Here are some naive comments. If $X, Y$ are large then the contribution of the quadratic terms swamps the other terms, so first let's concentrate on the quadratic terms $$Q(X, Y) = a X^2 + b XY + c Y^2.$$
This can be written as $$Q(X, Y) = \left[ \begin{array}{cc} X & Y \end{array} \right] \left[ \begin{array}{cc} a & \frac{b}{2} \\\ \frac{b}{2} & c \end{array} \right] \left[ \begin{array}{c} X \\\ Y \end{array} \right]$$
and the matrix occurring above has determinant $ac - \frac{b^2}{4} = - \frac{\Delta}{4}$. $Q$ is positive-definite if and only if $\Delta < 0$, in which case this determinant has concrete geometric significance: it is $\pi$ times the reciprocal of the area of the ellipse $Q(X, Y) \le 1$. Consequently it describes the asymptotics of the number $q_n$ of pairs of integers $(X, Y)$ such that $Q(X, Y) \le n$ (and the same should be true of $F$). In all cases, $\Delta$ is invariant under affine change of coordinates.

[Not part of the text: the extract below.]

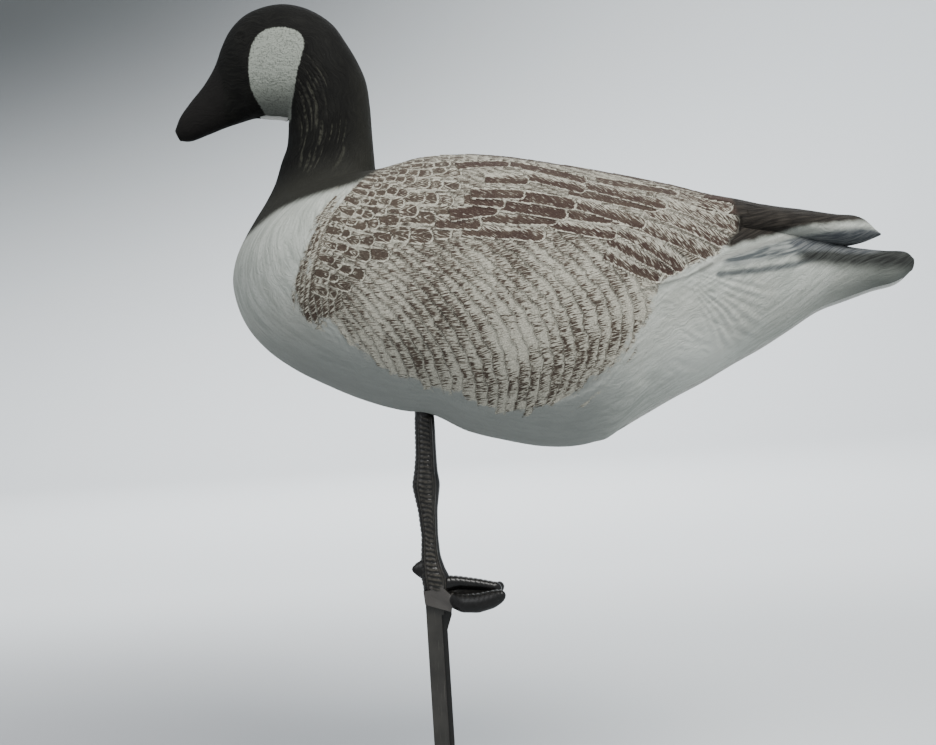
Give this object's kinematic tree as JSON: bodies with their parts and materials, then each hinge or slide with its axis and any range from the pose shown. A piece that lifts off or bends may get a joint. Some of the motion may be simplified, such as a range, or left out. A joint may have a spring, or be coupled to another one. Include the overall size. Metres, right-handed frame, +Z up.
{
  "type": "canada goose field decoy",
  "caption": "Hollow foam Canada goose decoy that turns on a post plugged into a moulded leg and foot with a ground spike.",
  "frame": {"origin": "on the stake's axis at ground level, where the ground spike enters the soil", "axes": "+Z up along the stake, -X the way the goose looks, +X towards the tail, -Y the goose's left side"},
  "size_m": [0.6885, 0.2002, 0.7965],
  "materials": {
    "painted_foam_left": "hand-painted closed-cell foam, matt: black head and neck, brown feathers, grey-white belly",
    "painted_foam_right": "hand-painted closed-cell foam, matt: black head and neck, brown feathers, grey-white belly",
    "bare_foam": "unpainted closed-cell foam",
    "bush_plastic": "natural moulded plastic",
    "leg_plastic": "semi-gloss black moulded plastic with a scaly skin",
    "spike_plastic": "satin brownish black moulded plastic",
    "post_steel": "zinc-plated",
    "clip_steel": "spring steel"
  },
  "bodies": {
    "stake": {"leg": "leg_plastic", "ground_spike": "spike_plastic", "spike_pin": "post_steel"},
    "post": {"swivel_post": "post_steel", "thrust_washer": "post_steel", "retaining_clip": "clip_steel"},
    "goose": {"left_shell": "painted_foam_left", "right_shell": "painted_foam_right", "belly_block": "bare_foam", "belly_bush": "bush_plastic", "back_block": "bare_foam", "top_bush": "bush_plastic"}
  },
  "joints": [
    {"name": "lift_off", "type": "slide", "parent": "stake", "child": "post", "axis": [0, 0, 1], "range_m": [0, 0.045]},
    {"name": "swivel", "type": "hinge", "parent": "post", "child": "goose", "pos_m": [0, 0, 0.38], "axis": [0, 0, 1], "continuous": true}
  ]
}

$F$ itself can be written as
$$F(X, Y) = \left[ \begin{array}{ccc} X & Y & 1 \end{array} \right] \left[ \begin{array}{ccc} a & \frac{b}{2} & \frac{\alpha}{2} \\\ \frac{b}{2} & c & \frac{\beta}{2} \\\ \frac{\alpha}{2} & \frac{\beta}{2} & \gamma \end{array} \right] \left[ \begin{array}{c} X \\\ Y \\\ 1 \end{array} \right]$$
and $D$ is $4$ times the determinant of this matrix. Again this is invariant under affine change of coordinates. $D$ is a natural invariant of the homogenization of $F$ to a ternary quadratic form.
Let me also say some naive things about the two conditions appearing in the OP. By the quadratic formula, the quadratic polynomial $ax^2 + bx + c$ has roots $$\frac{-b \pm \sqrt{b^2 - 4ac}}{2a}.$$
Consequently, $\Delta$ is a square if and only if this polynomial has rational roots, hence if and only if $Q$ splits into a product of factors $$Q(X, Y) = (dX + eY)(fX + gY)$$
over $\mathbb{Z}$ (by Gauss' lemma). As Will Jagy says, these quadratic forms have very different behavior as far as representing primes compared to quadratic forms that do not factor this way.
If $\Delta$ is not a square, then it is in particular not zero. Now, if $D = 0$, then the $3 \times 3$ matrix above has nontrivial nullspace. I believe this is equivalent to being able to write $F$ as the product of two linear polynomials (after a suitable quadratic extension) as opposed to the product of two linear polynomials plus a constant.